John Marshall Uses Big Plays to Beat Brooke
By JIM ELLIOTT
MOUNDSVILLE – It’s not a secret the last few seasons haven’t been great ones for John Marshall football.
Why not accelorate the learning curve by winning one on a wing and a prayer?
That’s what happened inside of two minutes to go Friday night against Brooke when Noah Martin provided the wing and Alex Whorton answered the prayer as they hooked up on a 76-yard touchdown pass on their way to a 28-27 victory against the Bruins at Monarch Stadium.
”Whorton makes a great play,” JM coach Rick Goodrich said. ”A little luck, obviously. We’ll take it. We’ve been on the other side of that coin.
”I always say luck is when preparation meets opportunity. The opportunity was there and our kid made it.”
Thirty-seven seconds earlier, Nick Ossman, who rushed for 158 yards on 14 carries, scored his third touchdown – one play after a pass interference call gave Brooke a first down on fourth-and-4 – to give the Bruins a lead at 28-22.
No problem for the Monarchs, who won a fourth game for the first time since 2007.
”We didn’t keep our heads down,” Whorton said. ”We knew we had a chance. We just had to execute. We’re tough, we’re mentally tough. Coach Goodrich taught us to be mentally tough.”
It was Whorton keeping his head up that made the difference.
After a 1-yard run by Chase Gump, who had 106 yards on 21 carries, Martin lofted a high floater near midfield. The Bruins’ Aaron Walker was under it and looked to be in position to make a play. But the ball glanced off his hands and trickled into Whorton’s, who took it the final 47 yards untouched.
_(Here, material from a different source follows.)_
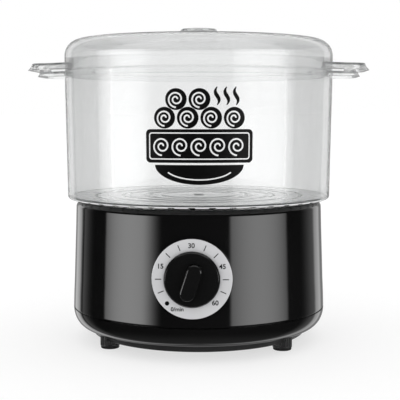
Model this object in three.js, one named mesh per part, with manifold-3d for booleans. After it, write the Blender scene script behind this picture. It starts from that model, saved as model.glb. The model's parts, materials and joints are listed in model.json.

”I saw him throwing it high and I was thinking maybe I could get the tip and it just happened to fall into my hands,” Whorton said. ”I got a hand on it and was able to pull it in.”
It may well be a turning-point type play for John Marshall football.
”That’s not our strong point, coming from behind,” Goodrich said. ”Our offense isn’t geared for that. But the kids made a play. Noah threw the ball well enough, and fortunately for us, their kid didn’t make a clean play on it. Whorton’s a heads-up player and caught it and had enough speed to get to the end zone.”
Brooke’s defensive plan was to apply pressure on Martin. It had no safeties in the formation.
”I had no problem with the call there,” Bruins coach Sean Blumette said. ”I understand why we did it. I agree with why we did it. I think our line got a good push on that. Aaron had great position on the ball. If he gets any more of his hand on the ball, that’s an incomplete pass or an interception. It’s a game of inches, one way or another. Unfortunately, we came up on the short end of that.”
Brooke still had a chance, as it set up shop with 1:32 left at its 27. The Bruins picked up a key fourth down on a 16-yard hookup from Walker to Joe Staffilino at the JM 41. They got to the 34 – looking to get to the 20 for a Jacob Kennedy field-goal try – when Tanner Runkle picked off a pass inside the 10 to put a cap on it.
Kennedy, a soccer player by day, is relatively new to the football team, but Blumette said he wouldn’t have hesitated to call on him if needed.
John Marshall started the scoring with a safety when Ossman was tackled in the end zone, and went up 8-0 on a 6-yard scamper by Martin. That started the back-and-forth that saw Ossman answer with his first score (38 yards) ahead of a 70-yard interception return by Casey Munger. Gump, a sophomore, scored the next two touchdowns on runs of 1 and 2 yards ahead of scoring runs of 20 and 21 yards by Ossman, setting up JM’s last-minute dramatics.
Martin 7 of 10 passes for 157 yards and Whorton wound up with two catches for 97 yards for the Monarchs.
Walker completed 9 of 14 passes for 112 yards.